The article has the title “With Brexit on a knife edge, Boris must banish Remainer saboteurs from government” – something any Leaver will certainly agree with. Jackson’s summary is brief and to the point “It is imperative to cut anti-Brexit rebels off from power” (paywalled link). The extensive quotes below serve to build the case for his conclusion. The first paragraph shows which way the argument will go:

“Who’d of [sic!] thought that Boris Johnson – ridiculed, undermined, written off and dismissed as a has-been by the media and Tory colleagues as recently as February – would now be on the verge of a landslide win in the Conservative leadership ballot? 

The Government’s defeat [yesterday] on the potential option of suspending Parliament in the event of a failure to agree a new deal with the European Union, is a sideshow and hardly fatal to his cause. It’s the beginning of the end for Tory Remainer MPs who have run out of road in their increasingly desperate efforts to thwart the democratic mandate and the instruction of the electorate to leave the EU, back in 2016.”  (paywalled link)

If it’s indeed the ‘beginning of the end’ for Tory Remainers as Mr Jackson said, then I’d caution that, like dying dinosaurs, these Arch Remainers may well be able to wreck their Party and indeed Parliament with their death throes. Jackson continues with a delicious tirade:

Talk of “making a stand” to ensure Parliament is not “locked out” of the Article 50 process is dishonest humbug too. Parliament has voted three times in primary legislation – Acts of Parliament debated over hundreds of hours – to hold and abide by an in/out referendum, to trigger Article 50 and to leave the EU on a set date – and yet it wilfully refuses to honour the law of the land and in the process, tarnishes what little vestigial authority it retains.” (paywalled link)

I confess I also like the following, acerbic paragraphs in which Mr Jackson judges what happened in the HoC yesterday

“It’s also otiose: The Commons defeat, entirely predictable as Mrs May has allowed the collapse of Ministerial collective responsibility and the erosion of party discipline, merely allows MPs to play for time. Without new primary legislation, Parliament cannot stop us leaving the European Union on October 31 and even a vote to revoke Article 50 would be indicative only without a new Act of Parliament. 

The Speaker’s pernicious and corrosive undermining of established Commons conventions and interpretation of Commons standing orders is not in any sense a one-way street; it means that imaginative and unprecedented Parliamentary thinking and tactics can be utilised by a new Prime Minister and Cabinet. In extremis, prorogation is still a live option, as is a decision to pull the Northern Ireland (Executive Formation) Bill, which the new Prime Minister could announce next week.”  (paywalled link)

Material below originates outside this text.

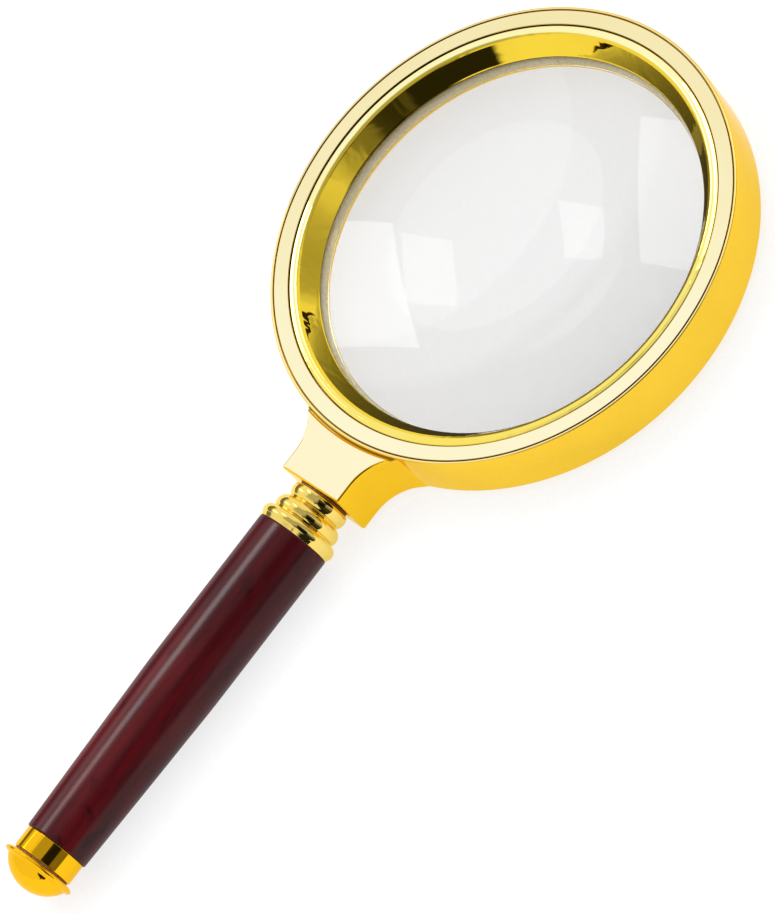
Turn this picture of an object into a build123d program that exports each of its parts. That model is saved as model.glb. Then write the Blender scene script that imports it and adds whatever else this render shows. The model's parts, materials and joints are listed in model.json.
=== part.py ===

Look at that last sentence! I do hope BoJo and his advisers have taken note. It’s a bit like a bucket of cold water thrown over the heated heads of the Grieves and Hammonds. Moving on:

“Sir John Major’s foolish threats of judicial review have been firmly contradicted as a straw man argument by finer minds who actually understand constitutional law, including a former Supreme Court judge.

In the same way that Mrs May (mis)used the Royal Prerogative at her disposal to extend the Article 50 process to 0ctober 31, when Parliament only legislated for a delay until April 12, MPs underestimate the power of a new Prime Minister and a united Cabinet to drive events and utilise both a strong public mandate and a decisive party membership vote.

They have also hugely misjudged Boris Johnson’s toughness, resilience and campaigning elan. His message discipline – focusing on delivering Brexit by 31st October, uniting the Conservative Party and defeating Jeremy Corbyn, has been exemplary.

Above all, the Tory membership want no more of May’s weak supplication, but instead a confident and authentic Conservative Cabinet and not one set on the orderly management of decline and defeatism.”  (paywalled link)

Leaving aside the praise for BoJo, we can all agree that it’s not just the Tory membership who’ve had enough of Ms May. The next part is encouraging:

“The appointment of Daniel Moylan as Brexit advisor, a strong-pro Boris supporter from the latter’s London City Hall days, and a consistent and principled Brexiteer, should be a strong signal to the party in Parliament that the new management will not countenance attempts to thwart Brexit from inside government.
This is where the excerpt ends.